*PROVIDED DATA*
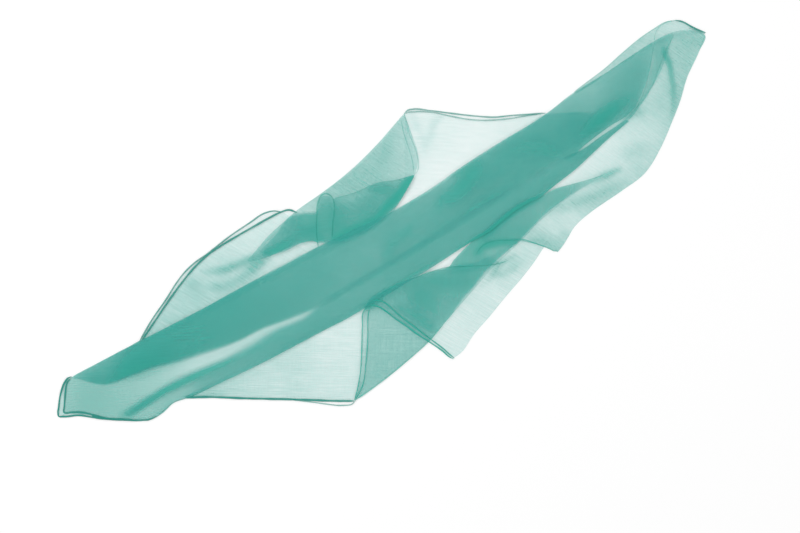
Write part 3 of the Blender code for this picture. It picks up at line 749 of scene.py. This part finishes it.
RIGHT_END = [
    (267.5, 178, 270.5, 176, 0, 5, 5, 5, 0, 0),
    (289.5, 194.5, 292.5, 189, 0, 6, 6, 6, 0, 0),
    (310, 210, 313, 203, 0, 6.5, 6.5, 6, 0, 3),
    (333.5, 231, 339.5, 219, 0, 6.5, 6.5, 6, 0, 3.5),
    (358.5, 252, 369, 236.5, 0, 6.5, 6.5, 6, 0, 5.5),
    (377.5, 265, 395.5, 243, 0, 5.5, 5.5, 5.5, 0, 11),
    (394.5, 275, 416.5, 250, 0, 4.6, 4.6, 4.4, 0, 11),
    (408, 277.5, 431.5, 253, 0, 4.6, 4.6, 4, 0, 11),
    (432, 268, 442.5, 256, 0, 5, 5, 4, 0, 7),
    (449.5, 261.5, 449.5, 258, 0, 5, 5, 5, 0, 0),
]
FAN_BACK = [
    (-335.5, -168, -331.5, -169.5, 0, 4, 4, 4, 0, 0),
    (-320, -139, -301, -164, 0, 3.2, 3.8, 4, 0, 11),
    (-299, -109, -256.5, -140.5, 0, 3, 3.6, 3.6, 0, 11),
    (-272.5, -71.5, -208, -114, 0, 2.8, 3.2, 2.8, 0, 11),
    (-241.5, -45.5, -166, -93, 0, 2.2, 2.8, 2.6, 0, 11),
    (-210, -22.5, -124.5, -72.5, 0, 1.8, 2.2, 2, 0, 11),
    (-182, -3.5, -99.5, -60, 0, 1.6, 1.9, 1.9, 0, 11),
    (-162.5, 10, -78.5, -50, 0, 1.5, 1.8, 1.9, 0, 11),
    (-150.5, 13.5, -66, -41.5, 0, 1.5, 1.8, 1.9, 0, 11),
    (-138.5, 11.5, -57.5, -36, 0, 1.5, 1.8, 1.9, 0, 11),
]
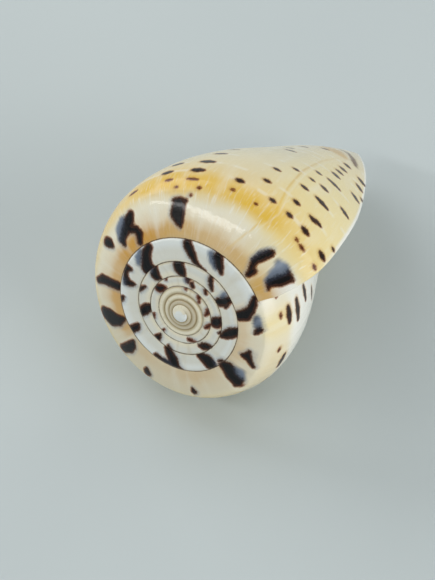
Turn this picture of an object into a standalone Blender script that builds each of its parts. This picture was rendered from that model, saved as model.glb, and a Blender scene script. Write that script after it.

*WHAT TO WORK ON*
Copy all of the material word for word.

*EXERCISE RESULT*
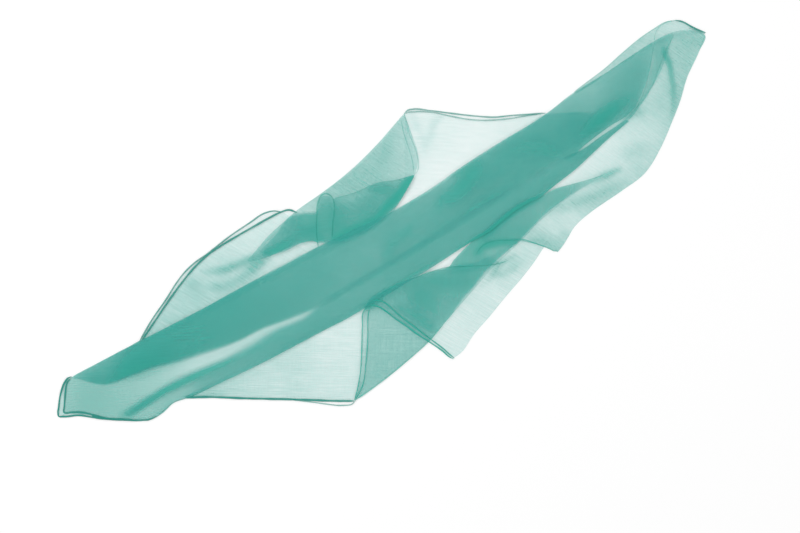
Write part 3 of the Blender code for this picture. It picks up at line 749 of scene.py. This part finishes it.
RIGHT_END = [
    (267.5, 178, 270.5, 176, 0, 5, 5, 5, 0, 0),
    (289.5, 194.5, 292.5, 189, 0, 6, 6, 6, 0, 0),
    (310, 210, 313, 203, 0, 6.5, 6.5, 6, 0, 3),
    (333.5, 231, 339.5, 219, 0, 6.5, 6.5, 6, 0, 3.5),
    (358.5, 252, 369, 236.5, 0, 6.5, 6.5, 6, 0, 5.5),
    (377.5, 265, 395.5, 243, 0, 5.5, 5.5, 5.5, 0, 11),
    (394.5, 275, 416.5, 250, 0, 4.6, 4.6, 4.4, 0, 11),
    (408, 277.5, 431.5, 253, 0, 4.6, 4.6, 4, 0, 11),
    (432, 268, 442.5, 256, 0, 5, 5, 4, 0, 7),
    (449.5, 261.5, 449.5, 258, 0, 5, 5, 5, 0, 0),
]
FAN_BACK = [
    (-335.5, -168, -331.5, -169.5, 0, 4, 4, 4, 0, 0),
    (-320, -139, -301, -164, 0, 3.2, 3.8, 4, 0, 11),
    (-299, -109, -256.5, -140.5, 0, 3, 3.6, 3.6, 0, 11),
    (-272.5, -71.5, -208, -114, 0, 2.8, 3.2, 2.8, 0, 11),
    (-241.5, -45.5, -166, -93, 0, 2.2, 2.8, 2.6, 0, 11),
    (-210, -22.5, -124.5, -72.5, 0, 1.8, 2.2, 2, 0, 11),
    (-182, -3.5, -99.5, -60, 0, 1.6, 1.9, 1.9, 0, 11),
    (-162.5, 10, -78.5, -50, 0, 1.5, 1.8, 1.9, 0, 11),
    (-150.5, 13.5, -66, -41.5, 0, 1.5, 1.8, 1.9, 0, 11),
    (-138.5, 11.5, -57.5, -36, 0, 1.5, 1.8, 1.9, 0, 11),
]
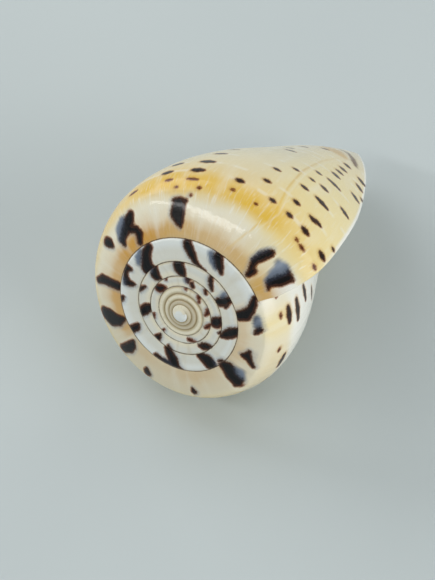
Turn this picture of an object into a standalone Blender script that builds each of its parts. This picture was rendered from that model, saved as model.glb, and a Blender scene script. Write that script after it.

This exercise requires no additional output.